Zawieszenie zestrojono z myślą o przyjmowaniu dużych obciążeń w trudnych warunkach, z czym radzi sobie wyśmienicie. Wpłynęło to jednak na obniżenie komfortu i na większych nierównościach autem zaczyna mocno bujać. Uważać należy też na ostrych zakrętach, gdyż wysokie i wąskie nadwozie nie utrzymuje wzorowej stabilności. Czy to wszystko powinno dziwić? Absolutnie nie – Jimny po prostu nie jest samochodem miejskim, więc w oczywisty sposób w takim środowisku nie sprawuje się najlepiej. Średnie zużycie paliwa w naszym teście wyniosło 7,4 l/100 km, co jest bardziej niż przyzwoitym wynikiem, zważając na to, że poruszaliśmy się po mieście, drogach ekspresowych i piaszczystych trasach terenowych.
W ofercie nie ma wyboru
W Polsce dostępna jest tylko jedna wersja Suzuki Jimny, czyli taka, jak w przedstawionym teście – dwuosobowa z homologacją ciężarową, z benzynowym silnikiem 1.5 oraz manualną skrzynią biegów. Wyboru nie ma ani w kwestii wariantu wyposażenia, ani w kwestii konfiguracji napędu. Cena nowego Jimny to 104 900 zł, a lakier inny niż biały kosztuje 2 290 zł lub 3 290 zł w przypadku malowania dwukolorowego.

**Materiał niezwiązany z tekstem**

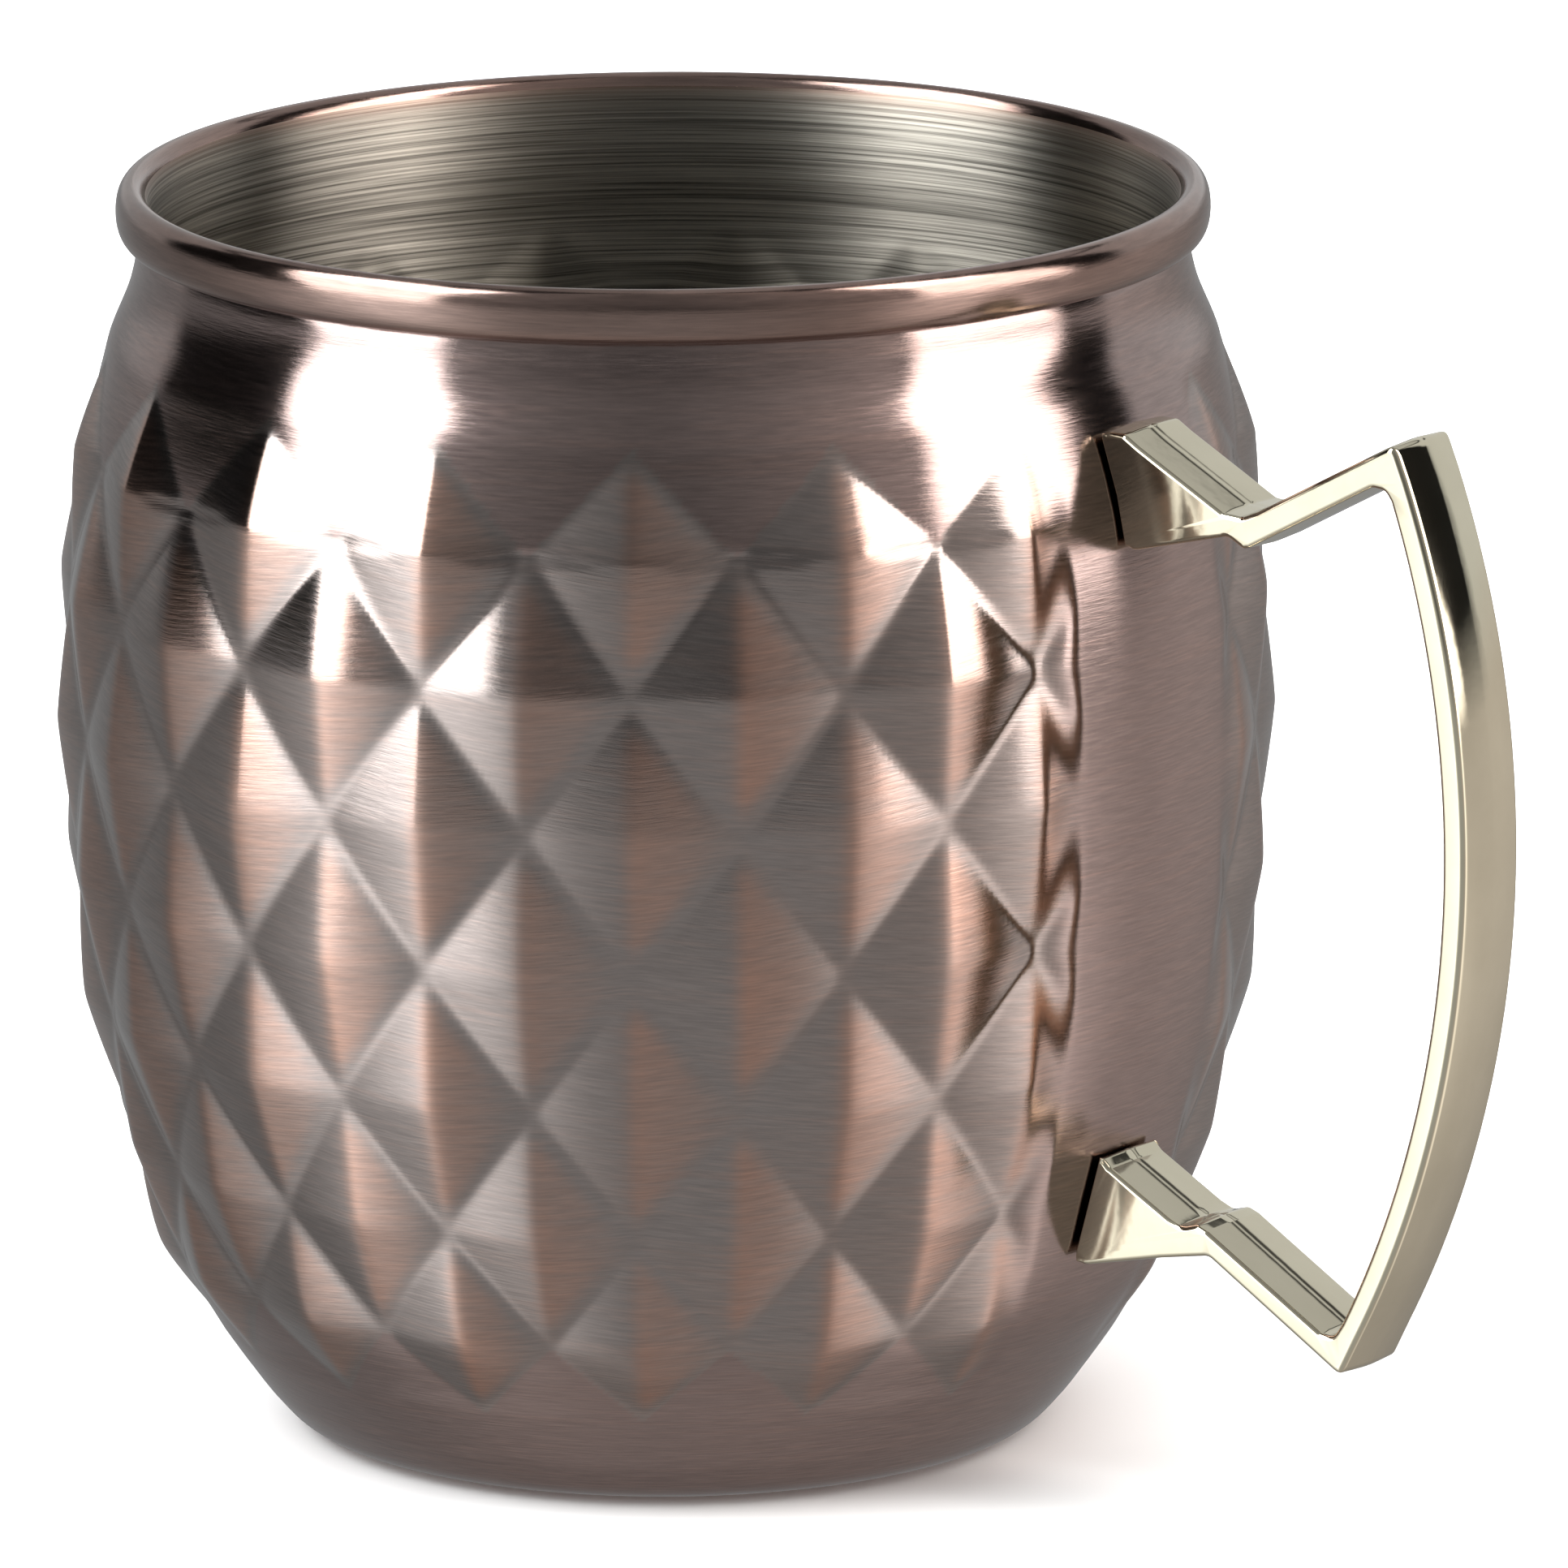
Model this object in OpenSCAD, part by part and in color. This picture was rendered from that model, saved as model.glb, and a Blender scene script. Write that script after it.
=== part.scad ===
// Barrel mug in copper-plated sheet steel with an embossed diamond pattern,
// a curled rim and an angular cast handle held by two projection welds.
// Millimetres. +Z up. The origin is the centre of the flat underside,
// and the handle points along +X.

/* [Cup] */
// Radius of the flat area that the mug stands on
base_r = 26.8; // [24:0.1:29]
// Outer radius of the belly, at the widest height
belly_r = 47.8; // [46:0.1:50]
// Outer radius of the neck just under the rim bead
neck_r = 41.3; // [40:0.1:42]
// Overall height, to the top of the rim bead
mug_h = 99.9; // [98:0.1:104]
// Thickness of the sheet
sheet_t = 0.8; // [0.6:0.05:1.2]

/* [Rim bead] */
// Height of the curled rim, measured along the axis
bead_h = 4.3; // [3.4:0.1:4.8]
// Width of the curled rim, measured across the sheet
bead_w = 2.5; // [2.2:0.1:3]

/* [Diamond pattern] */
// Number of diamonds around the cup in one row
columns = 16; // [14:2:18]
// Angle left smooth behind the handle, in degrees
panel_angle = 32; // [24:1:40]
// Height of the diamond tips nearest the rim
pattern_top = 87.7; // [86:0.1:89]
// Height that a diamond's tip stands out above the sheet
apex_rise = 0.30; // [0:0.05:0.5]
// Depth of the grooves at the diamonds' corners, below the sheet
groove_depth = 0.75; // [0.2:0.05:1]

/* [Handle] */
// Width of the handle bar, side to side
bar_w = 7.5; // [6:0.1:9]
// Thickness of the bow between its inner and outer faces
bow_t = 2.5; // [2:0.1:3.2]
// Farthest reach of the bow from the mug's axis
bow_reach = 79.0; // [77:0.5:84]

/* [Welds] */
// Diameter of each projection weld between a handle foot and the wall
weld_d = 4.6; // [3:0.1:6]

/* [Hidden] */

copper = [0.55, 0.36, 0.30];
brass = [0.85, 0.81, 0.66];
weld_col = [0.45, 0.42, 0.38];

// ---- outer profile of the cup: stations [height, radius] -----------------
stations = [
    [0, base_r], [0.8, base_r + 2.6], [2.8, base_r + 4.8], [5.4, base_r + 6.8],
    [8.4, base_r + 8.9], [15.0, base_r + 13.3], [24.5, belly_r - 4.6],
    [35.2, belly_r - 1.9], [46.3, belly_r - 0.5], [57.6, belly_r],
    [68.6, belly_r - 0.2], [79.4, belly_r - 1.6], [87.7, neck_r + 2.3],
    [92.0, neck_r + 0.6], [96.0, neck_r]
];
n_st = len(stations);

// slope of the profile at station i, from its two neighbours
function slope(i) =
    i == 0 ? (stations[1][1] - stations[0][1]) / (stations[1][0] - stations[0][0]) :
    i == n_st - 1 ? 0 :
    (stations[i + 1][1] - stations[i - 1][1]) / (stations[i + 1][0] - stations[i - 1][0]);
// index of the station interval that holds height z
function seg(z, i = 0) = i >= n_st - 2 || z <= stations[i + 1][0] ? i : seg(z, i + 1);
// cubic blend through the stations
function wall_r(z) =
    let (i = seg(z), a = stations[i], b = stations[i + 1], h = b[0] - a[0],
         t = max(0, min(1, (z - a[0]) / h)))
    (2 * t * t * t - 3 * t * t + 1) * a[1] + (t * t * t - 2 * t * t + t) * h * slope(i)
    + (-2 * t * t * t + 3 * t * t) * b[1] + (t * t * t - t * t) * h * slope(i + 1);
// slope of the wall at height z
function wall_dr(z) = (wall_r(min(96, z + 0.4)) - wall_r(max(0.4, z - 0.4))) / 0.8;

// ---- rows of the diamond pattern -----------------------------------------
// Row pitch shrinks where the barrel closes in towards its base.
row_z = [8.4, 15.0, 24.5, 35.2, 46.3, 57.6, 68.6, 79.4, pattern_top];
n_rows = len(row_z);
n_half = 2 * columns;              // half columns round the pattern
half_a = (360 - panel_angle) / n_half;
n_pan = 4;                         // steps across the smooth panel
n_pos = n_half + n_pan;            // points in one ring
// angle of point j of a ring, starting at the panel's +Y edge
function ang(j) = j <= n_half ? panel_angle / 2 + j * half_a
    : 360 - panel_angle / 2 + (j - n_half) * panel_angle / n_pan;
// a corner where grooves cross is -1, a diamond's tip is +1, smooth sheet is 0
function relief(row, j) =
    row <= 0 || row >= n_rows - 1 ? ((row + j) % 2 == 0 ? -0.25 : 0) :
    j > n_half ? 0 : ((row + j) % 2 == 0 ? -1 : 1);
function relief_mm(row, j) = let (v = relief(row, j)) v > 0 ? v * apex_rise : v * groove_depth;

// ---- rings of the sheet, outside from the base up, inside from the neck down
low_z = [0, 0.8, 2.8, 5.4];
high_z = [90.2, 93.0, 96.0];
// the sheet goes on up into the bead
top_z = mug_h - bead_h / 2;
function pt(r, z, j) = [r * cos(ang(j)), r * sin(ang(j)), z];
function in_shift(z) = sheet_t * sqrt(1 + pow(wall_dr(z), 2));
outer = concat(
    [for (z = low_z) [for (j = [0:n_pos - 1]) pt(wall_r(z), z, j)]],
    [for (k = [0:n_rows - 1]) [for (j = [0:n_pos - 1]) pt(wall_r(row_z[k]) + relief_mm(k, j), row_z[k], j)]],
    [for (z = high_z) [for (j = [0:n_pos - 1]) pt(wall_r(z), z, j)]],
    [[for (j = [0:n_pos - 1]) pt(neck_r + 0.45, top_z, j)]]);
inner = concat(
    [[for (j = [0:n_pos - 1]) pt(neck_r + 0.45 - sheet_t, top_z, j)]],
    [for (i = [len(high_z) - 1:-1:0]) let (z = high_z[i]) [for (j = [0:n_pos - 1]) pt(wall_r(z) - in_shift(z), z, j)]],
    [for (k = [n_rows - 1:-1:0]) [for (j = [0:n_pos - 1])
        pt(wall_r(row_z[k]) + relief_mm(k, j) - in_shift(row_z[k]), row_z[k], j)]],
    [for (z = [5.4, 2.8]) [for (j = [0:n_pos - 1]) pt(wall_r(z) - in_shift(z), z, j)]],
    [[for (j = [0:n_pos - 1]) pt(wall_r(0.8) - 1.9, 1.25, j)]],
    [[for (j = [0:n_pos - 1]) pt(base_r - 0.6, sheet_t, j)]]);
rings = concat(outer, inner);
n_rings = len(rings);
first_band = len(low_z);                      // ring of the lowest pattern row
first_in = len(outer) + 1 + len(high_z);      // its inside ring at the top row
// the cell between ring i and ring i+1 is split along its groove
function split(i, j) =
    i >= first_band && i < first_band + n_rows - 1 ? ((i - first_band + j) % 2 == 0) :
    i >= first_in && i < first_in + n_rows - 1 ? ((n_rows - 1 - (i - first_in) + j) % 2 == 0) :
    (j % 2 == 0);
function id(i, j) = 1 + i * n_pos + (j % n_pos);
sheet_pts = concat([[0, 0, 0]], [for (r = rings) for (p = r) p], [[0, 0, sheet_t]]);
sheet_faces = concat(
    [for (j = [0:n_pos - 1]) [0, id(0, j), id(0, j + 1)]],
    [for (i = [0:n_rings - 2]) for (j = [0:n_pos - 1]) for (s = [0, 1])
        split(i, j)
            ? (s == 0 ? [id(i, j), id(i + 1, j), id(i + 1, j + 1)] : [id(i, j), id(i + 1, j + 1), id(i, j + 1)])
            : (s == 0 ? [id(i, j), id(i + 1, j), id(i, j + 1)] : [id(i + 1, j), id(i + 1, j + 1), id(i, j + 1)])],
    [for (j = [0:n_pos - 1]) [id(n_rings - 1, j), len(sheet_pts) - 1, id(n_rings - 1, j + 1)]]);

// ---- handle outline in the X-Z plane --------------------------------------
// points of the circular arc through a, m and b, in n steps
function centre3(a, m, b) =
    let (d = 2 * (a[0] * (m[1] - b[1]) + m[0] * (b[1] - a[1]) + b[0] * (a[1] - m[1])),
         a2 = a * a, m2 = m * m, b2 = b * b)
    [(a2 * (m[1] - b[1]) + m2 * (b[1] - a[1]) + b2 * (a[1] - m[1])) / d,
     (a2 * (b[0] - m[0]) + m2 * (a[0] - b[0]) + b2 * (m[0] - a[0])) / d];
function arc3(a, m, b, n) =
    let (c = centre3(a, m, b), r = norm(a - c),
         t0 = atan2(a[1] - c[1], a[0] - c[0]), t1 = atan2(b[1] - c[1], b[0] - c[0]))
    [for (i = [0:n]) let (t = t0 + (t1 - t0) * i / n) c + r * [cos(t), sin(t)]];

bow_mid = 57.5;     // height at which the bow reaches farthest
handle_outline = concat(
    // upper foot, notch and upper arm
    [[44.7, 86.0], [46.9, 86.0], [48.2, 85.2], [56.2, 80.9], [57.8, 80.8], [59.2, 81.4], [71.4, 88.1]],
    // outer face of the bow
    arc3([72.6, 87.7], [bow_reach, bow_mid], [67.9, 14.6], 20),
    // lower arm and lower foot
    [[67.3, 14.0], [54.6, 21.2], [50.2, 20.4], [41.9, 18.5], [43.4, 23.4], [44.5, 28.1], [45.4, 27.2],
     [51.0, 24.0], [52.2, 23.5], [53.6, 23.9], [54.6, 23.5], [65.4, 16.9], [66.4, 16.8]],
    // inner face of the bow
    arc3([67.2, 18.0], [bow_reach - bow_t, bow_mid], [71.6, 83.6], 18),
    // underside of the upper arm and foot
    [[71.1, 84.3], [70.0, 84.4], [58.6, 78.2], [57.9, 78.0], [56.4, 78.8], [47.6, 76.4], [46.5, 81.0]]);

// ---- sub-parts --------------------------------------------------------------
module cup_shell() {
    color(copper) union() {
        polyhedron(points = sheet_pts, faces = sheet_faces, convexity = 6);
        // the rim is curled outward into an oval bead
        rotate_extrude($fn = 96)
            translate([neck_r + bead_w / 2 - sheet_t, mug_h - bead_h / 2])
                bead_section();
    }
}

module bead_section() {
    // two end radii joined by straight sides
    r = bead_w / 2;
    translate([0, bead_h / 2 - r]) circle(r = r, $fn = 32);
    translate([0, -bead_h / 2 + r]) circle(r = r, $fn = 32);
    square([bead_w, bead_h - bead_w], center = true);
}

module handle() {
    color(brass)
        translate([0, bar_w / 2, 0]) rotate([90, 0, 0])
            linear_extrude(height = bar_w) polygon(handle_outline);
}

// a weld stands square to the wall at height z, and bites into the wall
// and into the handle foot
module weld(z, gap) {
    bite = 0.3;
    color(weld_col)
        translate([wall_r(z), 0, z]) rotate([0, 90 + atan(wall_dr(z)), 0])
            translate([0, 0, -bite]) cylinder(d = weld_d, h = gap + 2 * bite, $fn = 40);
}

module upper_weld() { weld(81.0, 0.45); }
module lower_weld() { weld(23.4, 0.45); }

cup_shell();
handle();
upper_weld();
lower_weld();
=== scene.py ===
import math

import bmesh
import bpy
import numpy as np
from mathutils import Matrix, Vector
from mathutils.geometry import tessellate_polygon


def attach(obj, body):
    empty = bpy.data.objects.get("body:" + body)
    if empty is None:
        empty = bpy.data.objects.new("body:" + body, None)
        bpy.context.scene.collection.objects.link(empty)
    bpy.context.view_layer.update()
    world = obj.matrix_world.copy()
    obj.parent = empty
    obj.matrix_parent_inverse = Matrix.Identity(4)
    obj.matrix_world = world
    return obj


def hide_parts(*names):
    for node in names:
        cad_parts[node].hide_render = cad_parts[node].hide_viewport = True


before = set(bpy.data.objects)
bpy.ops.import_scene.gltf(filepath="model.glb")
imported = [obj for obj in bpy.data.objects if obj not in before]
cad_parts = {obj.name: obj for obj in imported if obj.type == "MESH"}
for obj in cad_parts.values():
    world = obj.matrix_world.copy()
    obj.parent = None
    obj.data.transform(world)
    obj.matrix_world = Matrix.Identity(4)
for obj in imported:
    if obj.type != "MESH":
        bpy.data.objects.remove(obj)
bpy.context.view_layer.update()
scene = bpy.context.scene
scene.view_settings.view_transform = "Standard"
scene.view_settings.look = "None"

MM = 0.001

# ---------------------------------------------------------------- dimensions
# the same driving sizes as the CAD model, in millimetres
BASE_R, BELLY_R, NECK_R, MUG_H, SHEET = 26.8, 47.8, 41.3, 99.9, 0.8
BEAD_H, BEAD_W = 4.3, 2.5
COLUMNS, PANEL = 16, 32.0
APEX, GROOVE = 0.28, 0.75
STATIONS = np.array([
    [0, BASE_R], [0.8, BASE_R + 2.6], [2.8, BASE_R + 4.8], [5.4, BASE_R + 6.8],
    [8.4, BASE_R + 8.9], [15.0, BASE_R + 13.3], [24.5, BELLY_R - 4.6],
    [35.2, BELLY_R - 1.9], [46.3, BELLY_R - 0.5], [57.6, BELLY_R],
    [68.6, BELLY_R - 0.2], [79.4, BELLY_R - 1.6], [87.7, NECK_R + 2.3],
    [92.0, NECK_R + 0.6], [96.0, NECK_R]])
ROW_Z = np.array([8.4, 15.0, 24.5, 35.2, 46.3, 57.6, 68.6, 79.4, 87.7])
HALF_A = (360 - PANEL) / (2 * COLUMNS)


def smooth(a, b, x):
    t = np.clip((x - a) / (b - a), 0, 1)
    return t * t * (3 - 2 * t)


def wall_r(z):
    """Outer radius of the sheet with no relief: the CAD profile's cubic, lightly smoothed."""
    z = np.asarray(z, float)
    n = len(STATIONS)
    zs, rs = STATIONS[:, 0], STATIONS[:, 1]
    m = np.empty(n)
    m[0] = (rs[1] - rs[0]) / (zs[1] - zs[0])
    m[-1] = 0
    m[1:-1] = (rs[2:] - rs[:-2]) / (zs[2:] - zs[:-2])
    i = np.clip(np.searchsorted(zs, z, side="left") - 1, 0, n - 2)
    h = zs[i + 1] - zs[i]
    t = np.clip((z - zs[i]) / h, 0, 1)
    return ((2 * t**3 - 3 * t**2 + 1) * rs[i] + (t**3 - 2 * t**2 + t) * h * m[i]
            + (-2 * t**3 + 3 * t**2) * rs[i + 1] + (t**3 - t**2) * h * m[i + 1])


def level_of(z):
    """Row coordinate of the pattern: 0 at its lower tips, 8 at its upper tips."""
    z = np.asarray(z, float)
    lv = np.interp(z, ROW_Z, np.arange(9.0))
    lv = np.where(z < ROW_Z[0], (z - ROW_Z[0]) / 6.6, lv)
    return np.where(z > ROW_Z[-1], 8 + (z - ROW_Z[-1]) / 8.3, lv)


def soft_abs(x, s):
    return np.sqrt(x * x + s * s) - s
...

Suzuki Jimny – podsumowanie i nasza opinia
Jimny jest jednym z tych samochodów, które można od razu pokochać, lub równie szybko odrzucić już na samym starcie. Urzeka prostotą, wyglądem i przede wszystkim niezrównaną dzielnością w terenie. Nieważne czy zawodowo, czy hobbistycznie – jazda w Jimny po bezdrożach to ogrom frajdy i przy tym poczucie pewności, że pojazd nie zawiedzie nas w wymagających warunkach. Z dala od utwardzonych dróg uwydatniają się wszystkie jego walory i warto pamiętać, że, choć na pierwszy rzut oka niepozorny, to prawdziwy samochód terenowy, którego użytkowanie w innych warunkach mija się z celem. W swojej kategorii i w tym przedziale cenowym Jimny nie ma żadnych konkurentów – jest jedyny w swoim rodzaju.